* **Exercise details**
Which lines hold the word "parts"? Copy each of them from the material.

* **Available data**
....................

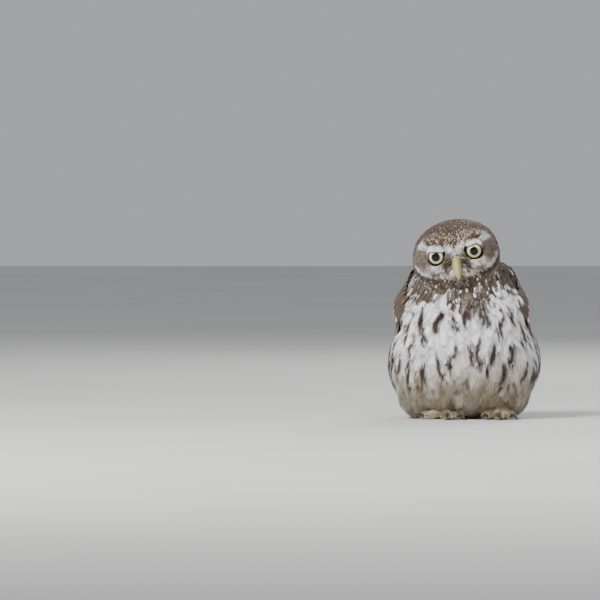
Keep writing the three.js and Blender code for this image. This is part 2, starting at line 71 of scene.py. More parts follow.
FEET = [  # a toe is its angle outwards from straight ahead and its length
    {"name": "left", "side": 1, "x": 22, "y": -15, "toes": [(-24, 17), (4, 20), (32, 19), (172, 11)]},
    {"name": "right", "side": -1, "x": -13.5, "y": -15, "toes": [(-27, 17), (3, 20), (64, 19), (172, 11)]},
]
TOE_NAMES = ["inner", "middle", "outer", "hind"]
TOE_LINE = [(0.1, 4.4, 3.6), (0.4, 4.8, 3.2), (0.7, 3.2, 3.3), (1.04, 2.7, 2.6)]  # share, height, radius
CLAW_LINE = [(-0.12, 3.0, 1.5), (0, 2.9, 1.5), (0.4, 3.5, 1.25), (0.8, 2.1, 0.85), (0.93, 0.45, 0.25)]
CLAW_LENGTH, CLAW_GAP = 9.5, 0.35
LEG_LINE = [(1, 1, 4, 5.8), (0.97, 5, 16, 7), (0.9, 13, 34, 9)]  # share of x, set back, height, radius
PALM = {"halves": (7, 7.4, 5), "z": 4.6}
DEPTH = {"body": 3.6, "crown": 1.7, "face": 1.1, "leg": 1.3}  # how deep the coat is
TAIL = {"y": 86, "z": 23.5, "down": 33.5, "ends": (-17, 37), "shorter": 1.1, "lower": 0.95,
        "root_out": (1, 0.9), "tip_out": (2.2, 3), "half": 6.2, "lift": 1.2, "roof": 0.12, "pairs": 6}
COUNTS = {"scatter": 90000, "lid": 900, "bill": 420, "toe": 520}  # random places, and small feathers at each
SEEDS = {"skin": 1, "feathers": 4396}
OVER_FLOOR = {"coat": 0.3, "wing": 0.15, "tail": 0.12, "toe": 0, "claw": 0.02, "toe_feathers": 0.1}


def smooth(x, low=0.0, high=1.0):
    t = np.clip((x - low) / (high - low), 0, 1)
    return t * t * (3 - 2 * t)


def mix(a, b, t):
    return a + (b - a) * t


def stack(*parts):
    """Numbers and arrays of like shape as one array, whose last axis runs over them."""
    return np.stack(np.broadcast_arrays(*parts), -1)


def unit(v):
    return v / np.maximum(np.linalg.norm(v, axis=-1, keepdims=True), 1e-9)


def dot(a, b):
    return np.sum(a * b, axis=-1, keepdims=True)


def across_surface(v, normal):
    """A direction laid flat on a surface."""
    return unit(v - dot(v, normal) * normal)


def over_floor(places, piece):
    places[..., Z] = np.maximum(places[..., Z], OVER_FLOOR[piece])
    return places


def turned(axis, angle):
    c, s = math.cos(math.radians(angle)), math.sin(math.radians(angle))
    j, k = (axis + 1) % 3, (axis + 2) % 3
    out = np.eye(3)
    out[j, j] = out[k, k] = c
    out[k, j], out[j, k] = s, -s
    return out


# The body's shape: ellipsoids run together

def form(centre, halves, pitch=0, roll=0):
    return np.array(centre, float), np.array(halves, float), turned(Y, roll) @ turned(X, pitch)


TORSO_FORMS = [
    form((0, -10, 64), (43, 38, 36)),
    form((0, -2, 39), (48, 44, 34)),
    form((31, 4, 40), (21, 34, 34), 0, -4),
    form((-31, 4, 40), (21, 34, 34), 0, 4),
    form((0, 22, 66), (39, 42, 34), -38),
    form((0, 54, 38), (27, 36, 17), -33),
    form((0, 46, 27), (23, 30, 12), -20),
    form((-1.5, -1, 83), (46.5, 34, 23)),
    form((0, -5, 102), (38, 31, 21)),
]
TAIL_FORM = form((0, TAIL["y"], TAIL["z"]), (21, 46, 4.6), -TAIL["down"])
HEAD_FORMS = [
    form((0, 4, 1.5), (31, 29, 23)),
    form((0, -10, -4), (27, 19, 20)),
    form((16, -10, -3), (15.5, 18, 17)),
    form((-16, -10, -3), (15.5, 18, 17)),
    form((11.5, -20.5, 12), (10.5, 5, 3.2), 0, -18),
    form((-11.5, -20.5, 12), (10.5, 5, 3.2), 0, 18),
    form((0, -24, -12), (9, 9, 7)),
    form((0, 15, -9), (28, 20, 22)),
]
EYE_DISHES = [form((side * 17, -40.5, 2.5), (14, 12, 10)) for side in SIDES]
HEAD_ROT = turned(Y, HEAD_TURN["roll"]) @ turned(Z, HEAD_TURN["yaw"]) @ turned(X, HEAD_TURN["pitch"])
HEAD_AT = np.array(HEAD_PLACE, float)


def to_head(p):
    return (p - HEAD_AT) @ HEAD_ROT


def from_head(q):
    return np.asarray(q, float) @ HEAD_ROT.T + HEAD_AT


def head_vector(v):
    return np.asarray(v, float) @ HEAD_ROT.T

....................

* **Solution to this problem**
Keep writing the three.js and Blender code for this image. This is part 2, starting at line 71 of scene.py. More parts follow.
def stack(*parts):
    return np.stack(np.broadcast_arrays(*parts), -1)